High end vintage vs contemporary DAC's - are sonic improvements real?


The vintage DAC question seems to arise regularly, more or less along these lines:
     "I can get an old XYZ for $2000 or a new ABC for the same $$.  What to do?" 
The answer almost always seems to be "go with the new ABC, the XYZ is older technology," "digital has improved enormously," etc etc. 

Obviously digital technology HAS improved enormously in the last 20 years (or even 10 years, or the last week depending on your belief system).  Sampling rates have marched upwards (though many will say that anything over 24b/96khz is a waste, and I agree) and everything has gotten cheaper and smaller.  Music servers have evolved and storage is cheap.  We have streaming now and use phones as remote controls to manage infinitely large music collections.  The list goes on and on.  Yet in my mind it's really THIS stuff that's embedded in the assertion that "digital is much much better than it used to be."
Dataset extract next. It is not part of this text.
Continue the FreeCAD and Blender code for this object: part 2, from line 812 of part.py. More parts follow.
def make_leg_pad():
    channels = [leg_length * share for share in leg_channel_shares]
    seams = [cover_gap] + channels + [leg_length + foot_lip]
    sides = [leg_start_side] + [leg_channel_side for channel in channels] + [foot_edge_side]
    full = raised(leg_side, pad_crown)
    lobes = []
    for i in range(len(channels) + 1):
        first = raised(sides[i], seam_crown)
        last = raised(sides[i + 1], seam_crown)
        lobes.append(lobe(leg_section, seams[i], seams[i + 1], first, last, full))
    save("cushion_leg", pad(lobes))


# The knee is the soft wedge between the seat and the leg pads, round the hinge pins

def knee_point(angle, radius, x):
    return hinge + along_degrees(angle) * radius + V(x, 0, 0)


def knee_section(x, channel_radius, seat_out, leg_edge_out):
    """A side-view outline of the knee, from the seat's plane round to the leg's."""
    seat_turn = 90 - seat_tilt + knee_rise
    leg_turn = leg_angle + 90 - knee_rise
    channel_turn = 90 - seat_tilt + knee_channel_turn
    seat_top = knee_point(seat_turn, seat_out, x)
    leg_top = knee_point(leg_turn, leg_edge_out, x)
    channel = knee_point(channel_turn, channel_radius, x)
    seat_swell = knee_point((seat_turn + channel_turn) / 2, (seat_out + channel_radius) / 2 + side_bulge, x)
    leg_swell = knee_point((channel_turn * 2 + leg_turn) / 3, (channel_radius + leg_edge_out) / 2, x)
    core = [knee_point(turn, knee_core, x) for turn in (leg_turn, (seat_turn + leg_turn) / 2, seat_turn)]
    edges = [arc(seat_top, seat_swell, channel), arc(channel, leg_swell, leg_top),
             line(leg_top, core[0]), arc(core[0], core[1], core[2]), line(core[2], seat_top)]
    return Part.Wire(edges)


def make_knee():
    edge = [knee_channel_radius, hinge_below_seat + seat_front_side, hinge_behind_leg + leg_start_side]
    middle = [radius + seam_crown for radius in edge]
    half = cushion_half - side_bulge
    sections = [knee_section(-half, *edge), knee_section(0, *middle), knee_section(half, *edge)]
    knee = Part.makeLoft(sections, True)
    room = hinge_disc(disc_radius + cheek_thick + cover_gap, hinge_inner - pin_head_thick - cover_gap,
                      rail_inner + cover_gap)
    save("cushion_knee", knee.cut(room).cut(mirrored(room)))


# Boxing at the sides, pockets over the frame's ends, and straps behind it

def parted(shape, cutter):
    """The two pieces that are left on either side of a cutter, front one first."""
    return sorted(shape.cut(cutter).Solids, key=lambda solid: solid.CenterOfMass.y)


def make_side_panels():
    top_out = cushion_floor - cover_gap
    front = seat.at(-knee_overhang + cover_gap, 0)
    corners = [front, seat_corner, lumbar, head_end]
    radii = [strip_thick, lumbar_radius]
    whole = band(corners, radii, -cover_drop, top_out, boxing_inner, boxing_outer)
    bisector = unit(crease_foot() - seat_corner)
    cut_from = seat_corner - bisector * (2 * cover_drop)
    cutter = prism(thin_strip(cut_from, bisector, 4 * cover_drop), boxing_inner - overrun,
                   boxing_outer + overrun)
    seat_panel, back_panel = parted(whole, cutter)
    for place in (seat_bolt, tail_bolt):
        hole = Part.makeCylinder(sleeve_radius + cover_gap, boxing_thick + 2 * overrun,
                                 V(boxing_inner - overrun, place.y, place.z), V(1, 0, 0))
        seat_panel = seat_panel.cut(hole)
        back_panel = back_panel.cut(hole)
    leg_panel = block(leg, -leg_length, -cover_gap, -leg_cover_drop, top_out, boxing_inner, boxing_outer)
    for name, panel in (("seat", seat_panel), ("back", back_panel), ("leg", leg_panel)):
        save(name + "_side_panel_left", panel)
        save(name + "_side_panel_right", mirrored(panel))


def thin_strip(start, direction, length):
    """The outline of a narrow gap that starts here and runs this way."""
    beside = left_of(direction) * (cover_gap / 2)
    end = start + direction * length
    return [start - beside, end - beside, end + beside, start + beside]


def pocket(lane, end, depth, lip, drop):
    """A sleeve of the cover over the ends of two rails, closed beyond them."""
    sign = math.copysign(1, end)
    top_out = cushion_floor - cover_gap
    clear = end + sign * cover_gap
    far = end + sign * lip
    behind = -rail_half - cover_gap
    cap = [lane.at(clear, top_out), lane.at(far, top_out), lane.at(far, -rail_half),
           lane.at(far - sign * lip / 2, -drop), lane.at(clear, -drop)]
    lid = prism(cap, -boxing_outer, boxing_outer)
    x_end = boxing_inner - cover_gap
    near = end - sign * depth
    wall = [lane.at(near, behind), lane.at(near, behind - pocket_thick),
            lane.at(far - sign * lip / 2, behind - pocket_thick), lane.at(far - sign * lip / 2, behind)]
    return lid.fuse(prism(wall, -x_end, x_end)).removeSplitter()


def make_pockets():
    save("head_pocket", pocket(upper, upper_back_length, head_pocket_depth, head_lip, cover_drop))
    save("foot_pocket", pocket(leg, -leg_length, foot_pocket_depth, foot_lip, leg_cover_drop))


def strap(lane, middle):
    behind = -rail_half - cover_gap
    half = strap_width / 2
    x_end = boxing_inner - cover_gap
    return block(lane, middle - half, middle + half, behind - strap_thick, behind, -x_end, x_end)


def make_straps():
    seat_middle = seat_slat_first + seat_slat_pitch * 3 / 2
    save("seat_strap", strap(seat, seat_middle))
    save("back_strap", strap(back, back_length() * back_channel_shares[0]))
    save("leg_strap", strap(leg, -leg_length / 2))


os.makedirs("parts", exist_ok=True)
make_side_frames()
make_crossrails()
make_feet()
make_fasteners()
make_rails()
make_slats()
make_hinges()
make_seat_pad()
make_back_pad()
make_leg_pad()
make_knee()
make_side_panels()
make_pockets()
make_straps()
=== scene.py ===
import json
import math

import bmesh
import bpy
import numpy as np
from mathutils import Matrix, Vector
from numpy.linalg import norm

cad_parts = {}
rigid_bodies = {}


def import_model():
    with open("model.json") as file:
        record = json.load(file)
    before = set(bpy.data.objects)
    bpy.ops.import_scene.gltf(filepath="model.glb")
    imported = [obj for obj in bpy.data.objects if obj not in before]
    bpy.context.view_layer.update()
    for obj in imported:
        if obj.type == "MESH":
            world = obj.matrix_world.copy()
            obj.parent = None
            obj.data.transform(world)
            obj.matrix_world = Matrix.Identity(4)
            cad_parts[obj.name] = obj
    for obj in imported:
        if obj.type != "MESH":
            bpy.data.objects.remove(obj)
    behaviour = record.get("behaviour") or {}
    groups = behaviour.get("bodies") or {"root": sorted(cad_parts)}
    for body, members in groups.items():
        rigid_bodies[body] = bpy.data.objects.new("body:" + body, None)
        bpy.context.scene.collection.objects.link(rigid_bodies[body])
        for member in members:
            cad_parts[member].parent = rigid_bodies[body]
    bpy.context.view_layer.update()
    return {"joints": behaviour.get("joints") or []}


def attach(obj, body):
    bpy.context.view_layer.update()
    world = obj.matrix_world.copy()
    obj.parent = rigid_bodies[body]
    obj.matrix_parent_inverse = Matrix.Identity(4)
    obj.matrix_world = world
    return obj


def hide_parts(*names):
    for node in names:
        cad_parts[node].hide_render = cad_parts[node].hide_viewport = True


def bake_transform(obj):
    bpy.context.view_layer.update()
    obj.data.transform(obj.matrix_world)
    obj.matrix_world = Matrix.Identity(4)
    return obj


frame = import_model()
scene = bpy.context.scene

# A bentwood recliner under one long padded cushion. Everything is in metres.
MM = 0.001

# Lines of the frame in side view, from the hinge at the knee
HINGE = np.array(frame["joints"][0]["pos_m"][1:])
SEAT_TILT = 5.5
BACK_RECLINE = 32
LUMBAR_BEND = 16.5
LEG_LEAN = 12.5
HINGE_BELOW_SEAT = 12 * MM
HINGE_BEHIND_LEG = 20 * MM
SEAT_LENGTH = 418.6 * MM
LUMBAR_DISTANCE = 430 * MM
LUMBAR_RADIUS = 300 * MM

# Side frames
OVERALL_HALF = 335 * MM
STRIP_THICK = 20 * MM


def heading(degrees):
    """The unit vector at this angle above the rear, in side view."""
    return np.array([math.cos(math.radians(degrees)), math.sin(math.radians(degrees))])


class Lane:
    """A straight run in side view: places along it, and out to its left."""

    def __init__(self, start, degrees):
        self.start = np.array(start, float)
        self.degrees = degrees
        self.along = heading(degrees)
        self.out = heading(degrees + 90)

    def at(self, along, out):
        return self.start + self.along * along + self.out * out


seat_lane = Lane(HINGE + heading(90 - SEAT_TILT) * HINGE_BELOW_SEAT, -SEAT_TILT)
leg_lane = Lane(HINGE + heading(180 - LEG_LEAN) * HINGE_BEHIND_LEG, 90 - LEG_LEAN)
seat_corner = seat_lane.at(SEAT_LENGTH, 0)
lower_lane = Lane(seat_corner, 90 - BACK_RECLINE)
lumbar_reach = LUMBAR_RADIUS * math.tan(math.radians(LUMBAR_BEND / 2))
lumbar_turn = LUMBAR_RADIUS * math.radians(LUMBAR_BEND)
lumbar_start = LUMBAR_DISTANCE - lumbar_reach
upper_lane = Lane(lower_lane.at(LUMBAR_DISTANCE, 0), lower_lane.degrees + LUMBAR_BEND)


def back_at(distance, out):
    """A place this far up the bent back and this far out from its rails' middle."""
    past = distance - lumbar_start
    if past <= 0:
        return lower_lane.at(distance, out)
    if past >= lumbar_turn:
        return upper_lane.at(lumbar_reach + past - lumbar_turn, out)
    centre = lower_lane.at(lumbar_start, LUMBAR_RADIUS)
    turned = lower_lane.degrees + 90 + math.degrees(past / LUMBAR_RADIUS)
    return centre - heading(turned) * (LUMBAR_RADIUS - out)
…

But how many people have actually compared a high end DAC from, say, 1996 (now selling for $1500), with a new DAC for the same $$?  Sure, features won't be the same - the old unit won't have USB anything, higher sampling rates, etc.  Yet for all that, I can't recall any conversations on actual apples vs apples comparisons of new vs old, especially on the **same** source material, specifically on a Red Book CD or a lossless CD file rip.

Example: In 1992 the Mark Levinson No.30 DAC was sonically at the top of top for Red Book CD reproduction (feel free to substitute your favorite DAC of that era).  Fast forward to the present. How much better does today's DAC de jour sound playing that same CD?  Sure, source file X recorded and mastered at 24b/192khz will likely sound better than the same file downsampled to 16b/44.1khz when played on a decent system.   But will a Red Book CD played on a new DAC sound better than the same CD through that ML No.30? 

To be clear, this isn't about sampling rate or format wars.  Think of it like this:
Let's say I have 15,000 CD's, that's all I ever want to play, and I've $3000 to spend.   What would I get for the same $$ that would sonically do as well as the No.30 playing the same CD?  Is the answer "almost anything, because sonics have improved so much"?  Or maybe it's the $10k such-and-such.  Hopefully this illustrates the question.

Comments and thoughts would be greatly appreciated.
raueda1
I think the biggest common misperception is that the type/model of the chip set in a DAC (or a CDP) makes the most difference in its SQ. Aside from the choice of components, e.g., capacitors, resistors, etc., the main reason these "older" DAC/CDPs still hold their own is because of their uber quality power supplies, analog sections, and mechanical isolation/damping in the transports sections. Chip set (designs) come and go.... and keep getting better. The current multithousand dollar DAC/CDPs are the ones that have the best of the stuff used in the older gear plus the best of the current (chip) designs. More power to the folks who can afford them.
Exactly kalali. The fallacy that the D/A chip is the major determinant of sound quality leads folks to the wrong conclusions/decisions regarding the sound quality that different DACs provide.

I just bought a (used) Hegel HD-12 ($1400 MSRP) and have spent 2 days thus far listening to it. I find it to sound very good streaming Masters from Tidal. Before I bought it, I researched the D/A chip (AK4399) utilized in the HD-12. It was AKM’s top D/A chip two years ago and was also used in the Esoteric D-02 ($23,500 MSRP).

The AK4399 D/A chip itself can be bought for $22.50 and complete DACs with this chip are being sold on eBay for <$200. Does anyone expect these models to sound like the Esoteric D-02 or even the HD-12. I hope not.

So, what’s the difference in the <$200 DAC and the $23,500 Esoteric D-02 that both utilize the same AK4399 D/A chip? The number of chips utilized, the processing algorithm, the filters chosen, the segregation of digital and analog circuitry, the buffer amplifiers, the power supply/power regulation/noise rejection circuitry, the quality of components other than the D/A chip (especially in the analog section), the flexibility of input options, the enclosure, etc.

Dave



Ok.  Point taken... How much should you spend then on a USB interface for one of these classic Dac's.     The game seems to be to find an electrically  well isolated interface that uses a "good" asynchronous  protocol to stream from a USB output.